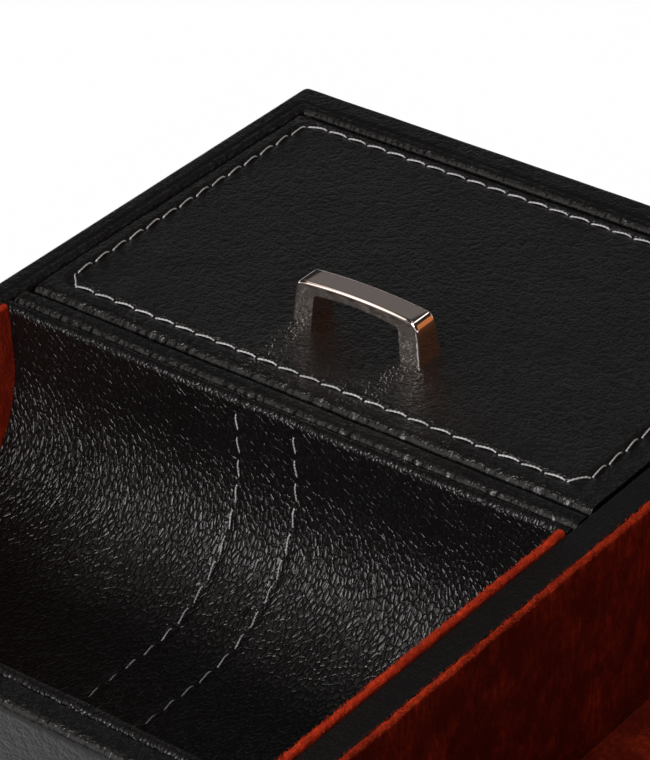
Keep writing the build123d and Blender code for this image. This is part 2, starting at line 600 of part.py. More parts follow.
# Door frame, with its left edge rounded about the door pins
with BuildPart() as door_frame:
    with BuildSketch(Plane.XY.offset(DOOR_BOTTOM)):
        with BuildLine():
            Line((DOOR_PIVOT_X, FRONT), (DOOR_RIGHT, FRONT))
            Line((DOOR_RIGHT, FRONT), (DOOR_RIGHT, DOOR_BACK))
            Line((DOOR_RIGHT, DOOR_BACK), (DOOR_PIVOT_X, DOOR_BACK))
            ThreePointArc((DOOR_PIVOT_X, DOOR_BACK), (DOOR_LEFT, DOOR_PIVOT_Y), (DOOR_PIVOT_X, FRONT))
        make_face()
    extrude(amount=DOOR_TOP - DOOR_BOTTOM)
    door_mid_x, door_width = span(DOOR_LEFT, DOOR_RIGHT)
    door_height = DOOR_TOP - DOOR_BOTTOM
    with BuildSketch(facing(FRONT, door_mid_x, CHAMBER_MIDDLE)):
        RectangleRounded(door_width - 2 * DOOR_BAR, door_height - 2 * DOOR_BAR, CORNER_ROUND)
    extrude(amount=-DOOR_THICKNESS, mode=Mode.SUBTRACT)
    with BuildSketch(facing(GLASS_FRONT, door_mid_x, CHAMBER_MIDDLE)):
        Rectangle(
            door_width - 2 * DOOR_BAR + 2 * GLASS_REBATE, door_height - 2 * DOOR_BAR + 2 * GLASS_REBATE
        )
    extrude(amount=-(DOOR_THICKNESS - GLASS_FRONT_LIP), mode=Mode.SUBTRACT)
    for level, way in ((DOOR_BOTTOM, 1), (DOOR_TOP, -1)):
        with BuildSketch(Plane.XY.offset(level)):
            with Locations((DOOR_PIVOT_X, DOOR_PIVOT_Y)):
                Circle(DOOR_PIN_RADIUS + RUNNING)
        extrude(amount=way * DOOR_PIN_DEPTH, mode=Mode.SUBTRACT)
    with BuildSketch(DOOR_HANDLE_SEAT):
        with GridLocations(HANDLE_SCREW_SPACING, 0, 2, 1):
            Circle(HANDLE_SCREW_RADIUS + SEATED)
    extrude(amount=-DOOR_THICKNESS, mode=Mode.SUBTRACT)
    with BuildSketch(DOOR_HANDLE_SEAT.offset(-DOOR_THICKNESS)):
        with GridLocations(HANDLE_SCREW_SPACING, 0, 2, 1):
            Circle(SCREW_HEAD_RADIUS + SEATED)
    extrude(amount=SCREW_HEAD_DEPTH, mode=Mode.SUBTRACT)
    magnet_x = HALF_INSIDE - CATCH_REACH / 2
    with BuildSketch(facing(DOOR_BACK, magnet_x, CATCH_Z)):
        Circle(MAGNET_RADIUS + SEATED)
    extrude(amount=MAGNET_DEPTH, mode=Mode.SUBTRACT)
keep(door_frame, "door_frame")

with BuildPart() as door_glass:
    with BuildSketch(facing(GLASS_FRONT, door_mid_x, CHAMBER_MIDDLE)):
        Rectangle(
            door_width - 2 * DOOR_BAR + 2 * GLASS_REBATE - 2 * COVER_FIT,
            door_height - 2 * DOOR_BAR + 2 * GLASS_REBATE - 2 * COVER_FIT,
        )
    extrude(amount=-GLASS_THICKNESS)
keep(door_glass, "door_glass")

# Slip that holds the glass in its rebate from behind
with BuildPart() as glass_slip:
    with BuildSketch(facing(GLASS_FRONT + GLASS_THICKNESS, door_mid_x, CHAMBER_MIDDLE)):
        Rectangle(
            door_width - 2 * DOOR_BAR + 2 * GLASS_REBATE,
            door_height - 2 * DOOR_BAR + 2 * GLASS_REBATE,
        )
        Rectangle(door_width - 2 * DOOR_BAR, door_height - 2 * DOOR_BAR, mode=Mode.SUBTRACT)
    extrude(amount=-(DOOR_THICKNESS - GLASS_FRONT_LIP - GLASS_THICKNESS))
keep(glass_slip, "glass_slip")

with BuildPart() as door_magnet:
    with BuildSketch(facing(DOOR_BACK, magnet_x, CATCH_Z)):
        Circle(MAGNET_RADIUS)
    extrude(amount=MAGNET_DEPTH)
keep(door_magnet, "door_magnet")

# Steel keeper on the right wall, which the door's magnet holds
with BuildPart() as catch_block:
    block(
        (HALF_INSIDE - CATCH_REACH, HALF_INSIDE),
        (DOOR_BACK + CATCH_GAP, DOOR_BACK + CATCH_GAP + CATCH_DEPTH),
        (CATCH_Z - CATCH_HEIGHT / 2, CATCH_Z + CATCH_HEIGHT / 2),
    )
    fillet(catch_block.edges().filter_by(Axis.Y).group_by(Axis.X)[0], CATCH_ROUND)
keep(catch_block, "catch_block")

# Door pins, seated in the base board and in the deck board
with BuildPart() as door_pins:
    reach = DOOR_GAP + DOOR_PIN_DEPTH - END_FLOAT
    for level, way in ((CHAMBER_FLOOR, 1), (CHAMBER_TOP, -1)):
        with BuildSketch(Plane.XY.offset(level - way * DOOR_PIN_DEPTH)):
            with Locations((DOOR_PIVOT_X, DOOR_PIVOT_Y)):
                Circle(DOOR_PIN_RADIUS)
        extrude(amount=way * (DOOR_PIN_DEPTH + reach))
keep(door_pins, "door_pins")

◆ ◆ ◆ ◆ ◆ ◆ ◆

Word for word, write out the data.

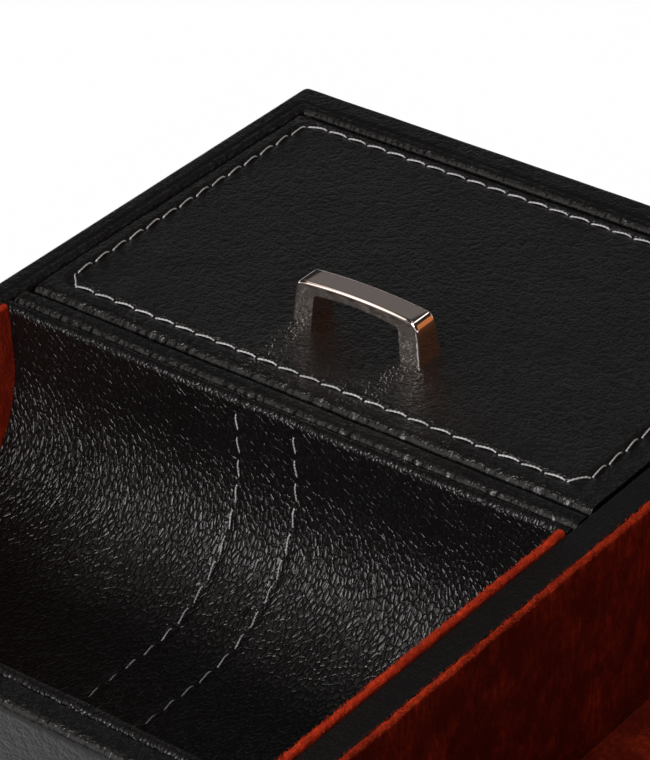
Keep writing the build123d and Blender code for this image. This is part 2, starting at line 600 of part.py. More parts follow.
# Door frame, with its left edge rounded about the door pins
with BuildPart() as door_frame:
    with BuildSketch(Plane.XY.offset(DOOR_BOTTOM)):
        with BuildLine():
            Line((DOOR_PIVOT_X, FRONT), (DOOR_RIGHT, FRONT))
            Line((DOOR_RIGHT, FRONT), (DOOR_RIGHT, DOOR_BACK))
            Line((DOOR_RIGHT, DOOR_BACK), (DOOR_PIVOT_X, DOOR_BACK))
            ThreePointArc((DOOR_PIVOT_X, DOOR_BACK), (DOOR_LEFT, DOOR_PIVOT_Y), (DOOR_PIVOT_X, FRONT))
        make_face()
    extrude(amount=DOOR_TOP - DOOR_BOTTOM)
    door_mid_x, door_width = span(DOOR_LEFT, DOOR_RIGHT)
    door_height = DOOR_TOP - DOOR_BOTTOM
    with BuildSketch(facing(FRONT, door_mid_x, CHAMBER_MIDDLE)):
        RectangleRounded(door_width - 2 * DOOR_BAR, door_height - 2 * DOOR_BAR, CORNER_ROUND)
    extrude(amount=-DOOR_THICKNESS, mode=Mode.SUBTRACT)
    with BuildSketch(facing(GLASS_FRONT, door_mid_x, CHAMBER_MIDDLE)):
        Rectangle(
            door_width - 2 * DOOR_BAR + 2 * GLASS_REBATE, door_height - 2 * DOOR_BAR + 2 * GLASS_REBATE
        )
    extrude(amount=-(DOOR_THICKNESS - GLASS_FRONT_LIP), mode=Mode.SUBTRACT)
    for level, way in ((DOOR_BOTTOM, 1), (DOOR_TOP, -1)):
        with BuildSketch(Plane.XY.offset(level)):
            with Locations((DOOR_PIVOT_X, DOOR_PIVOT_Y)):
                Circle(DOOR_PIN_RADIUS + RUNNING)
        extrude(amount=way * DOOR_PIN_DEPTH, mode=Mode.SUBTRACT)
    with BuildSketch(DOOR_HANDLE_SEAT):
        with GridLocations(HANDLE_SCREW_SPACING, 0, 2, 1):
            Circle(HANDLE_SCREW_RADIUS + SEATED)
    extrude(amount=-DOOR_THICKNESS, mode=Mode.SUBTRACT)
    with BuildSketch(DOOR_HANDLE_SEAT.offset(-DOOR_THICKNESS)):
        with GridLocations(HANDLE_SCREW_SPACING, 0, 2, 1):
            Circle(SCREW_HEAD_RADIUS + SEATED)
    extrude(amount=SCREW_HEAD_DEPTH, mode=Mode.SUBTRACT)
    magnet_x = HALF_INSIDE - CATCH_REACH / 2
    with BuildSketch(facing(DOOR_BACK, magnet_x, CATCH_Z)):
        Circle(MAGNET_RADIUS + SEATED)
    extrude(amount=MAGNET_DEPTH, mode=Mode.SUBTRACT)
keep(door_frame, "door_frame")

with BuildPart() as door_glass:
    with BuildSketch(facing(GLASS_FRONT, door_mid_x, CHAMBER_MIDDLE)):
        Rectangle(
            door_width - 2 * DOOR_BAR + 2 * GLASS_REBATE - 2 * COVER_FIT,
            door_height - 2 * DOOR_BAR + 2 * GLASS_REBATE - 2 * COVER_FIT,
        )
    extrude(amount=-GLASS_THICKNESS)
keep(door_glass, "door_glass")

# Slip that holds the glass in its rebate from behind
with BuildPart() as glass_slip:
    with BuildSketch(facing(GLASS_FRONT + GLASS_THICKNESS, door_mid_x, CHAMBER_MIDDLE)):
        Rectangle(
            door_width - 2 * DOOR_BAR + 2 * GLASS_REBATE,
            door_height - 2 * DOOR_BAR + 2 * GLASS_REBATE,
        )
        Rectangle(door_width - 2 * DOOR_BAR, door_height - 2 * DOOR_BAR, mode=Mode.SUBTRACT)
    extrude(amount=-(DOOR_THICKNESS - GLASS_FRONT_LIP - GLASS_THICKNESS))
keep(glass_slip, "glass_slip")

with BuildPart() as door_magnet:
    with BuildSketch(facing(DOOR_BACK, magnet_x, CATCH_Z)):
        Circle(MAGNET_RADIUS)
    extrude(amount=MAGNET_DEPTH)
keep(door_magnet, "door_magnet")

# Steel keeper on the right wall, which the door's magnet holds
with BuildPart() as catch_block:
    block(
        (HALF_INSIDE - CATCH_REACH, HALF_INSIDE),
        (DOOR_BACK + CATCH_GAP, DOOR_BACK + CATCH_GAP + CATCH_DEPTH),
        (CATCH_Z - CATCH_HEIGHT / 2, CATCH_Z + CATCH_HEIGHT / 2),
    )
    fillet(catch_block.edges().filter_by(Axis.Y).group_by(Axis.X)[0], CATCH_ROUND)
keep(catch_block, "catch_block")

# Door pins, seated in the base board and in the deck board
with BuildPart() as door_pins:
    reach = DOOR_GAP + DOOR_PIN_DEPTH - END_FLOAT
    for level, way in ((CHAMBER_FLOOR, 1), (CHAMBER_TOP, -1)):
        with BuildSketch(Plane.XY.offset(level - way * DOOR_PIN_DEPTH)):
            with Locations((DOOR_PIVOT_X, DOOR_PIVOT_Y)):
                Circle(DOOR_PIN_RADIUS)
        extrude(amount=way * (DOOR_PIN_DEPTH + reach))
keep(door_pins, "door_pins")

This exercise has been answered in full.